- The exercise
Only the lines starting at the one with "if empty is" and ending at the one with "NEAR = 1e-6" should be copied, exactly and with both ends kept.

- Material provided
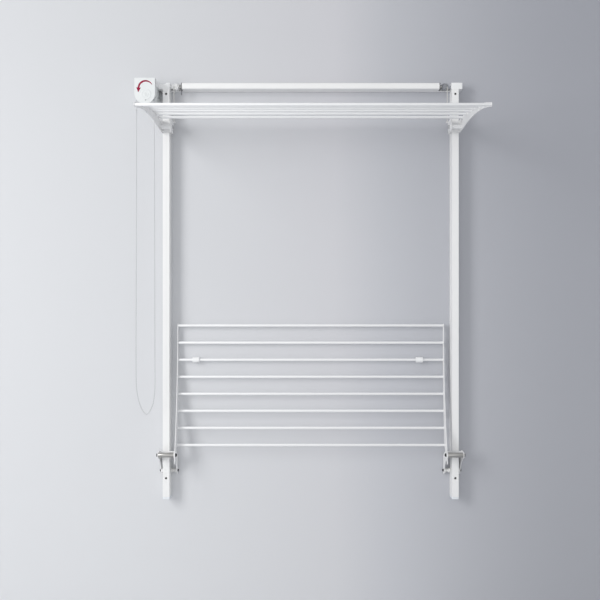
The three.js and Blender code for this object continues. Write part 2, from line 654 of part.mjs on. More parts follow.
// The arm's side view for an open rack, about its pivot.
function armShape() {
  const [tipOut, tipUp] = barPlace(BAR_COUNT);
  const shape = new THREE.Shape();
  shape.moveTo(-TAIL_LENGTH, TAIL_TOP);
  shape.lineTo(-TAIL_LENGTH, TAIL_BOTTOM + 3);
  shape.lineTo(-TAIL_LENGTH + 3, TAIL_BOTTOM);
  shape.lineTo(-4, -ARM_BOSS);
  for (let station = 0; station <= 14; station += 1) {
    const out = 14 + (tipOut - 14) * station / 14;
    shape.lineTo(out, armLowerEdge(out, tipOut));
  }
  shape.absarc(tipOut, tipUp, ARM_TIP_DEPTH, -Math.PI * 0.45, Math.PI * 0.45);
  for (let number = BAR_COUNT - 1; number >= 2; number -= 1) {
    const [out, up] = barPlace(number);
    shape.lineTo(out, up + ARM_MARGIN);
  }
  const slope = Math.atan2(FIRST_BAR_UP, FIRST_BAR_OUT) + Math.PI / 2;
  shape.absarc(FIRST_BAR_OUT, FIRST_BAR_UP, ARM_MARGIN + 1.5, Math.PI * 0.5, slope);
  shape.absarc(0, 0, ARM_BOSS, slope, Math.PI * 0.9);
  shape.lineTo(-TAIL_LENGTH + 10, TAIL_TOP);
  return shape;
}

// Turns a drawing about the pivot and moves it there.
function placed(shape, turn, pivotZ) {
  const { shape: outline, holes } = shape.extractPoints(6);
  const [cos, sin] = [Math.cos(turn), Math.sin(turn)];
  const move = ({ x, y }) => [PIVOT_REACH + x * cos - y * sin, pivotZ + x * sin + y * cos];
  const result = polygon(outline.map(move));
  result.holes = holes.map((hole) => polygon(hole.map(move)));
  return result;
}

function rackArm(turn, pivotZ, xLow) {
  const shape = armShape();
  shape.holes.push(circlePath(0, 0, PIN_RADIUS + RUNNING));
  for (let number = 1; number <= BAR_COUNT; number += 1) {
    shape.holes.push(circlePath(...barPlace(number), BAR_RADIUS + GAP));
  }
  return acrossWidth(placed(shape, turn, pivotZ), xLow, xLow + ARM_THICKNESS);
}

function rackBar(number, turn, pivotZ, halfLength) {
  const [out, up] = barPlace(number);
  const reach = PIVOT_REACH + out * Math.cos(turn) - up * Math.sin(turn);
  const z = pivotZ + out * Math.sin(turn) + up * Math.cos(turn);
  const ring = ringShape(reach, z, BAR_RADIUS, BAR_RADIUS - BAR_WALL);
  return acrossWidth(ring, -halfLength, halfLength, 6);
}

const folded = THREE.MathUtils.degToRad(FOLDED_TURN);
const racks = [
  { name: 'upper', turn: 0, pivotZ: UPPER_PIVOT_Z, armX: UPPER_ARM_X },
  { name: 'lower', turn: folded, pivotZ: LOWER_PIVOT_Z, armX: LOWER_ARM_X },
];

for (const { name, turn, pivotZ, armX } of racks) {
  for (const [side, label] of SIDES) {
    add(`${name}_arm_${label}`, onSide(side, rackArm(turn, pivotZ, armX)), 'whitePaint');
  }
  for (let number = 1; number <= BAR_COUNT; number += 1) {
    const bar = rackBar(number, turn, pivotZ, armX + ARM_THICKNESS - GAP);
    add(`${name}_bar_${number}`, bar, 'whitePaint');
  }
}

// Clips on a lower bar that rest on the wall when the rack is folded up.
function wallBumper(middle) {
  const [out, up] = barPlace(BUMPER_BAR);
  const reach = PIVOT_REACH + out * Math.cos(folded) - up * Math.sin(folded);
  const z = LOWER_PIVOT_Z + out * Math.sin(folded) + up * Math.cos(folded);
  const shape = new THREE.Shape();
  shape.moveTo(2 * GAP, z + BUMPER_FOOT);
  shape.lineTo(2 * GAP, z - BUMPER_FOOT);
  shape.absarc(reach, z, BUMPER_RADIUS, -Math.PI / 2, Math.PI / 2);
  shape.holes.push(circlePath(reach, z, BAR_RADIUS + GAP));
  return acrossWidth(shape, middle - BUMPER_WIDTH / 2, middle + BUMPER_WIDTH / 2);
}

for (const [side, label] of SIDES) {
  const middle = side * (LOWER_ARM_X - BUMPER_INSETS[label]);
  add(`wall_bumper_${label}`, wallBumper(middle), 'whitePlastic');
}

// ---------------------------------------------------------------- carriages of the upper rack

// A stop just above the arm's tail, which the tail comes up against when the rack is open.
function stopTab(pivotZ, xLow, xHigh) {
  const bottom = pivotZ + TAIL_TOP + GAP;
  return block(xLow, xHigh, PIVOT_REACH - TAIL_LENGTH + 1, PIVOT_REACH - TAIL_LENGTH + 9,
    bottom, bottom + 5.4);
}

// Reach and height of a plate's corners, which differ only behind the pivot.
function carriagePlate(behind) {
  const inFront = [[8, -14], [13, -9], [13, 9], [8, 26], [-8, 30], [-36, 28]]
    .map(([out, up]) => [PIVOT_REACH + out, up]);
  return polygon([...inFront, ...behind].map(([reach, up]) => [reach, UPPER_PIVOT_Z + up]));
}

function carriage() {
  const innerPlate = carriagePlate([[CORD_REACH - 8, 28], [CORD_REACH - 8, 18], [44, 13], [44, -14]]);
  const outerPlate = carriagePlate([[6, 28], [6, -14]]);
  const low = UPPER_PIVOT_Z - CARRIAGE_DROP + 1;
  const high = UPPER_PIVOT_Z + CARRIAGE_RISE;
  const innerX = INNER_PLATE_X - PLATE;
  const outerX = OUTER_PLATE_X + OUTER_PLATE;
  const keyHalf = GROOVE_WIDTH / 2 - 1;
  const pieces = [
    acrossWidth(innerPlate, innerX, INNER_PLATE_X),
    acrossWidth(outerPlate, OUTER_PLATE_X, outerX),
    block(innerX + 1, outerX - 1, WEB_REACH, WEB_REACH + PLATE, low, high),
    block(RAIL_X + HALF_RAIL - GROOVE_DEPTH + 2 * GAP, OUTER_PLATE_X + 1,
      GROOVE_REACH - keyHalf, GROOVE_REACH + keyHalf, low, high),
    rodAlongX(HUB_RADIUS, innerX - HUB_STAND_OUT, OUTER_PLATE_X + 1, PIVOT_REACH, UPPER_PIVOT_Z),
    block(CORD_X - 5, innerX + 1, CORD_REACH - 6, CORD_REACH + 6, lugTop - PLATE, lugTop),
    stopTab(UPPER_PIVOT_Z, outerX - 1, outerX + GAP + ARM_THICKNESS),
  ];
  const eye = new THREE.CylinderGeometry(LIFT_CORD_RADIUS + GAP, LIFT_CORD_RADIUS + GAP, 20, 10);
  eye.rotateX(Math.PI / 2);
  eye.translate(CORD_X, -CORD_REACH, lugTop);
  const pinHole = rodAlongX(PIN_RADIUS + GAP, innerX - HUB_STAND_OUT - 1, outerX + 1,
    PIVOT_REACH, UPPER_PIVOT_Z);
  return joined(pieces, [pinHole, eye]);
}

// Plastic liner between the carriage and the rail, with a rib in the rail's groove.
function glide() {
  const inner = INNER_PLATE_X + GAP;
  const side = RAIL_X - HALF_RAIL - GAP;
  const rib = GROOVE_WIDTH / 2 - 0.4;
  const frontEnd = RAIL_X + HALF_RAIL - GAP;
  const shape = polygon([
    [inner, GROOVE_REACH - rib], [side, GROOVE_REACH - rib],
    [side + GROOVE_DEPTH - 0.4, GROOVE_REACH - rib], [side + GROOVE_DEPTH - 0.4, GROOVE_REACH + rib],
    [side, GROOVE_REACH + rib], [side, RAIL_DEPTH + RUNNING], [frontEnd, RAIL_DEPTH + RUNNING],
    [frontEnd, WEB_REACH - GAP], [inner, WEB_REACH - GAP],
  ]);
  return upright(shape, UPPER_PIVOT_Z - CARRIAGE_DROP + 2, UPPER_PIVOT_Z + CARRIAGE_RISE + 1);
}

// A pin or bolt with a head at each end, along X.
function headedPin(radius, head, xFrom, xLeft, xRight, xTo, reach, z) {
  const edge = 1;
  return turnedAlongX([
    [0, xFrom], [head - edge, xFrom], [head, xFrom + edge], [head, xLeft], [radius, xLeft],
    [radius, xRight], [head, xRight], [head, xTo - edge], [head - edge, xTo], [0, xTo],
  ], reach, z);
}

function carriagePin() {
  const innerHead = INNER_PLATE_X - PLATE - HUB_STAND_OUT - GAP;
  const outerHead = UPPER_ARM_X + ARM_THICKNESS + GAP;
  return headedPin(PIN_RADIUS, 6.5, innerHead - 4.5, innerHead, outerHead, outerHead + 3,
    PIVOT_REACH, UPPER_PIVOT_Z);
}

for (const [side, label] of SIDES) {
  add(`carriage_${label}`, onSide(side, carriage()), 'whitePaint');
  add(`carriage_glide_${label}`, onSide(side, glide()), 'whitePlastic');
  add(`carriage_pin_${label}`, onSide(side, carriagePin()), 'darkSteel');
}

// ---------------------------------------------------------------- lower rack's brackets

// Broad round the axle, sweeping back to the side of the rail below it.
function lowerPlate() {
  const shape = new THREE.Shape();
  const back = 4 - PIVOT_REACH;
  const boltOut = CROSS_BOLT_REACH - PIVOT_REACH;
  shape.moveTo(back, -CROSS_BOLT_DROP - 13.5);
  shape.lineTo(boltOut + 3, -CROSS_BOLT_DROP - 13.5);
  shape.splineThru([
    new THREE.Vector2(boltOut + 11, -CROSS_BOLT_DROP + 5.5), new THREE.Vector2(-40, -35),
    new THREE.Vector2(-16, -18), new THREE.Vector2(3.2, -10.5),
  ]);
  shape.absarc(0, 0, 11, -1.27, 0.9);
  shape.lineTo(-2, 11);
  shape.lineTo(-33, 12);
  shape.lineTo(back, -14);
  return shape;
}

function lowerBracket() {
  const plate = placed(lowerPlate(), 0, LOWER_PIVOT_Z);
  const innerX = BRACKET_INNER_X - PLATE;
  const outerX = BRACKET_OUTER_X + PLATE;
  const bossX = RAIL_X + HALF_RAIL + GAP;
  const pieces = [
    acrossWidth(plate, innerX, BRACKET_INNER_X),
    acrossWidth(plate, BRACKET_OUTER_X, outerX),
    block(innerX + 1, outerX - 1, RAIL_DEPTH + 2, RAIL_DEPTH + 2 + PLATE,
      LOWER_PIVOT_Z - AXLE_TUBE_RADIUS + 1, LOWER_PIVOT_Z + AXLE_TUBE_RADIUS - 1),
    stopTab(LOWER_PIVOT_Z, innerX - 2 * GAP - ARM_THICKNESS, innerX + 1),
    rodAlongX(SPACER_RADIUS, bossX, BRACKET_OUTER_X + 1, CROSS_BOLT_REACH, crossBoltZ),
  ];
  return joined(pieces, [
    rodAlongX(PIN_RADIUS + GAP, innerX - 5, outerX + 1, PIVOT_REACH, LOWER_PIVOT_Z),
    rodAlongX(CROSS_BOLT_RADIUS + GAP, innerX - 5, outerX + 1, CROSS_BOLT_REACH, crossBoltZ),
  ]);
}

function axleTube() {
  const ring = ringShape(PIVOT_REACH, LOWER_PIVOT_Z, AXLE_TUBE_RADIUS, PIN_RADIUS + GAP);
  return acrossWidth(ring, BRACKET_INNER_X + GAP, BRACKET_OUTER_X - GAP, 9);
}

// A spool between the inner plate and the rail.
function spacer() {
  const from = BRACKET_INNER_X + GAP;
  const to = RAIL_X - HALF_RAIL - GAP;
  const bore = CROSS_BOLT_RADIUS + GAP;
  return turnedAlongX([
    [bore, from], [SPACER_RADIUS, from], [SPACER_RADIUS, from + 5], [SPACER_WAIST, from + 6.5],
    [SPACER_WAIST, to - 6.5], [SPACER_RADIUS, to - 5], [SPACER_RADIUS, to], [bore, to], [bore, from],
  ], CROSS_BOLT_REACH, crossBoltZ);
}

function axleBolt() {
  const innerHead = LOWER_ARM_X - GAP;
  const outerHead = BRACKET_OUTER_X + PLATE + GAP;
  return headedPin(PIN_RADIUS, 6.5, innerHead - 5, innerHead, outerHead, outerHead + 4.5,
    PIVOT_REACH, LOWER_PIVOT_Z);
}

function crossBolt() {
  const innerHead = BRACKET_INNER_X - PLATE - GAP;
  const outerHead = BRACKET_OUTER_X + PLATE + GAP;
  return headedPin(CROSS_BOLT_RADIUS, 5, innerHead - 4, innerHead, outerHead, outerHead + 4,
    CROSS_BOLT_REACH, crossBoltZ);
}

for (const [side, label] of SIDES) {
  add(`lower_bracket_${label}`, onSide(side, lowerBracket()), 'whitePaint');
  add(`axle_tube_${label}`, onSide(side, axleTube()), 'brushedSteel');
  add(`axle_bolt_${label}`, onSide(side, axleBolt()), 'darkSteel');
  add(`cross_bolt_${label}`, onSide(side, crossBolt()), 'darkSteel');
  add(`rail_spacer_${label}`, onSide(side, spacer()), 'whitePlastic');
}

export default rack;
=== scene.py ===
# %% [markdown]
# # A fold down drying rack on a wall
#
# Two guide rails stand against a wall under a head beam. An arched rack of bars hangs on two
# carriages that a bead chain winch lowers and lifts, and a second rack folds up below it.
# The measured frame comes first and gives the pieces their places. Lengths are in metres, +Z is
# up and the wall is the plane y = 0.

# %% Load the measured frame
import math

import bmesh
import bpy
from mathutils import Matrix, Vector


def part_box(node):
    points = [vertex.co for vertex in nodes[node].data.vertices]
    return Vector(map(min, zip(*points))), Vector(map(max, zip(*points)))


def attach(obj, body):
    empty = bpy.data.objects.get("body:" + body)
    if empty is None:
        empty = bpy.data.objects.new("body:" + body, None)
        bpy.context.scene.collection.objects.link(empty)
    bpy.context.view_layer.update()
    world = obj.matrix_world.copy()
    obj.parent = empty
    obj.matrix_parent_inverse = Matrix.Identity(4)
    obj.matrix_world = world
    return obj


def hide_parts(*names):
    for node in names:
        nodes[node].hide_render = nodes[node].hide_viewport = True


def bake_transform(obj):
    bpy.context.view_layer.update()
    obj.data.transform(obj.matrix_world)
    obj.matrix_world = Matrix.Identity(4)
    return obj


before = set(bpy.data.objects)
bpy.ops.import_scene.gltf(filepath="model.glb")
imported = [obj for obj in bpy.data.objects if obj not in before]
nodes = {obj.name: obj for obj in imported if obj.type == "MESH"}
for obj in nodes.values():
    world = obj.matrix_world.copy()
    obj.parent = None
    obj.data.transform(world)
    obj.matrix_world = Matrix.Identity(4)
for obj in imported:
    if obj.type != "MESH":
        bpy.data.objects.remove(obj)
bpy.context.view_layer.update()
OUTWARD = {"left": -1, "right": 1}
SIDES = tuple(OUTWARD)
NEAR = 1e-6


def middle(node):
    """Middle of a frame node's box."""
    low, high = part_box(node)
    return (Vector(low) + Vector(high)) / 2


def extent(node):
    """Lengths of a frame node's box."""
    low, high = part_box(node)
    return Vector(high) - Vector(low)


def outer_x(node):
    return max(abs(corner[0]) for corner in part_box(node))


def inner_x(node):
    return min(abs(corner[0]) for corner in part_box(node))


def placed(name, data):
    """An object with this data, in the scene."""
    obj = bpy.data.objects.new(name, data)
    bpy.context.scene.collection.objects.link(obj)
    return obj


# %% [markdown]
# ## The camera
#
# The rack is shown straight on, from three metres away and half way down the rails, so that the
# head beam, the bars and the rails stay level and upright.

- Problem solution
    if empty is None:
        empty = bpy.data.objects.new("body:" + body, None)
        bpy.context.scene.collection.objects.link(empty)
    bpy.context.view_layer.update()
    world = obj.matrix_world.copy()
    obj.parent = empty
    obj.matrix_parent_inverse = Matrix.Identity(4)
    obj.matrix_world = world
    return obj


def hide_parts(*names):
    for node in names:
        nodes[node].hide_render = nodes[node].hide_viewport = True


def bake_transform(obj):
    bpy.context.view_layer.update()
    obj.data.transform(obj.matrix_world)
    obj.matrix_world = Matrix.Identity(4)
    return obj


before = set(bpy.data.objects)
bpy.ops.import_scene.gltf(filepath="model.glb")
imported = [obj for obj in bpy.data.objects if obj not in before]
nodes = {obj.name: obj for obj in imported if obj.type == "MESH"}
for obj in nodes.values():
    world = obj.matrix_world.copy()
    obj.parent = None
    obj.data.transform(world)
    obj.matrix_world = Matrix.Identity(4)
for obj in imported:
    if obj.type != "MESH":
        bpy.data.objects.remove(obj)
bpy.context.view_layer.update()
OUTWARD = {"left": -1, "right": 1}
SIDES = tuple(OUTWARD)
NEAR = 1e-6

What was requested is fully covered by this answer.